→ **Exercise aim**:
Go through the records underneath and write each one out again exactly.

→ **Material provided**:
-------------------------

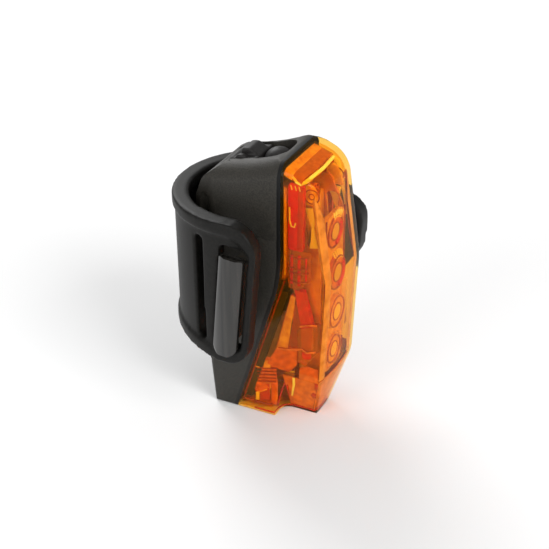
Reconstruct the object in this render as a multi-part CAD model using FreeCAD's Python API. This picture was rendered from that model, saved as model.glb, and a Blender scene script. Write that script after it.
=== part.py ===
# Bicycle tail light with a hooked rubber strap. Millimetres.
# +Z is up the seat post, the lens faces -Y, X = 0 is the plane of symmetry,
# and Z = 0 is the flat bottom that the light can stand on.
import FreeCAD, Part
import math
import os

V = FreeCAD.Vector

FAR = 60.0                 # larger than the light, for cutting tools
SEAM_Y = -6.5              # the upright part of the seam between lens and housing

# Outer skin of lens and housing together
BOTTOM_HALF = 9.7          # half width at the flat bottom
TOP_HALF = 10.8            # half width at the widest height
TOP_Z = 71.4               # seam height at the top
WIDEST_Z = TOP_Z - 15.4
TOP_CORNER_R = 3.6
FRONT_HALF = 9.7           # half width at the front face
REAR_HALF = 10.3
REAR_CORNER_R = 4.5
BULGE_Y = -18.7            # front face at its furthest point, at the side edges
BULGE_Z = 42.0
BROW_Y, BROW_Z = -15.2, TOP_Z - 4.4       # where the front face turns over to the top
TOP_EDGE_Y, TOP_EDGE_Z = -12.0, TOP_Z - 2.1
CHIN_Y, CHIN_Z = -17.3, 13.6       # where the front face turns under
TOE_Y = -12.9              # front of the flat bottom
FRONT_ROLL = 40.0          # how far behind the origin the front face's arc centre lies
REAR_Y = 18.2              # back of the housing
HEEL_Y = 13.5              # back of the flat bottom
ANKLE_Y, ANKLE_Z = 14.7, 12.0      # the back is steep up to here and then slopes out
CALF_Z = 21.0              # where it reaches the back of the housing
LIP_Y, LIP_Z = 2.5, TOP_Z - 2.0   # foot of the rise behind the seam
FRONT_EDGE_R = 1.1         # upright edges of the lens
REAR_Z1 = TOP_Z - 15.4     # top of the upright back
CROWN_Y, CROWN_Z = 15.2, TOP_Z - 7.6      # where the back turns over to the top
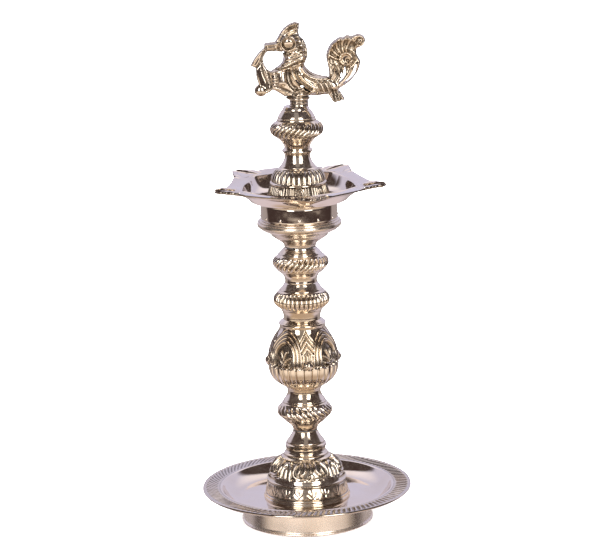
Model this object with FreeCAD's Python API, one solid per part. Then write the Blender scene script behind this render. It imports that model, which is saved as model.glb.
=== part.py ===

-------------------------

→ **Expected output**:
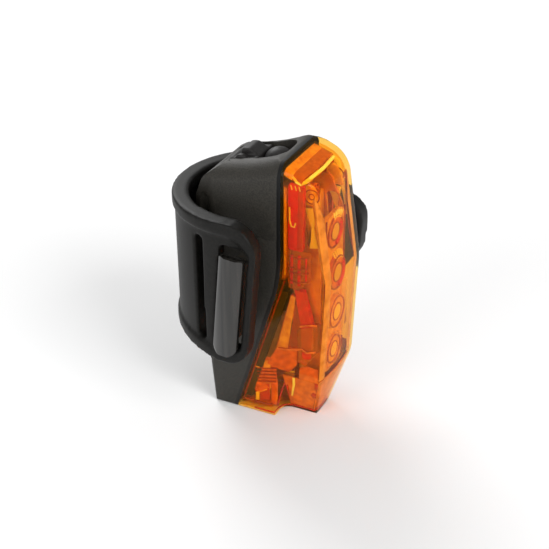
Reconstruct the object in this render as a multi-part CAD model using FreeCAD's Python API. This picture was rendered from that model, saved as model.glb, and a Blender scene script. Write that script after it.
=== part.py ===
# Bicycle tail light with a hooked rubber strap. Millimetres.
# +Z is up the seat post, the lens faces -Y, X = 0 is the plane of symmetry,
# and Z = 0 is the flat bottom that the light can stand on.
import FreeCAD, Part
import math
import os

V = FreeCAD.Vector

FAR = 60.0                 # larger than the light, for cutting tools
SEAM_Y = -6.5              # the upright part of the seam between lens and housing

# Outer skin of lens and housing together
BOTTOM_HALF = 9.7          # half width at the flat bottom
TOP_HALF = 10.8            # half width at the widest height
TOP_Z = 71.4               # seam height at the top
WIDEST_Z = TOP_Z - 15.4
TOP_CORNER_R = 3.6
FRONT_HALF = 9.7           # half width at the front face
REAR_HALF = 10.3
REAR_CORNER_R = 4.5
BULGE_Y = -18.7            # front face at its furthest point, at the side edges
BULGE_Z = 42.0
BROW_Y, BROW_Z = -15.2, TOP_Z - 4.4       # where the front face turns over to the top
TOP_EDGE_Y, TOP_EDGE_Z = -12.0, TOP_Z - 2.1
CHIN_Y, CHIN_Z = -17.3, 13.6       # where the front face turns under
TOE_Y = -12.9              # front of the flat bottom
FRONT_ROLL = 40.0          # how far behind the origin the front face's arc centre lies
REAR_Y = 18.2              # back of the housing
HEEL_Y = 13.5              # back of the flat bottom
ANKLE_Y, ANKLE_Z = 14.7, 12.0      # the back is steep up to here and then slopes out
CALF_Z = 21.0              # where it reaches the back of the housing
LIP_Y, LIP_Z = 2.5, TOP_Z - 2.0   # foot of the rise behind the seam
FRONT_EDGE_R = 1.1         # upright edges of the lens
REAR_Z1 = TOP_Z - 15.4     # top of the upright back
CROWN_Y, CROWN_Z = 15.2, TOP_Z - 7.6      # where the back turns over to the top
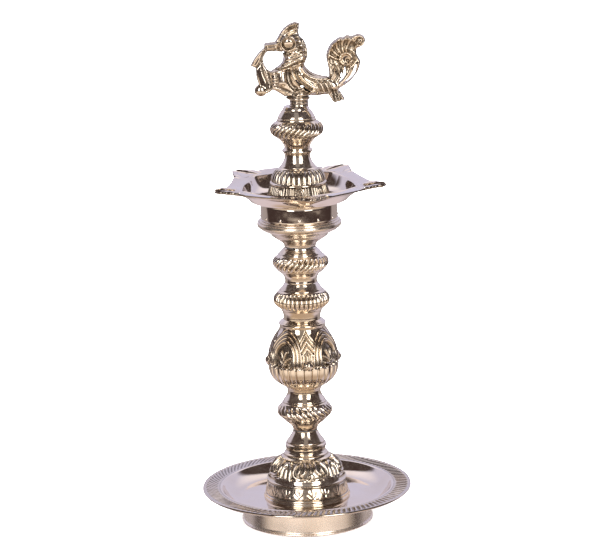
Model this object with FreeCAD's Python API, one solid per part. Then write the Blender scene script behind this render. It imports that model, which is saved as model.glb.
=== part.py ===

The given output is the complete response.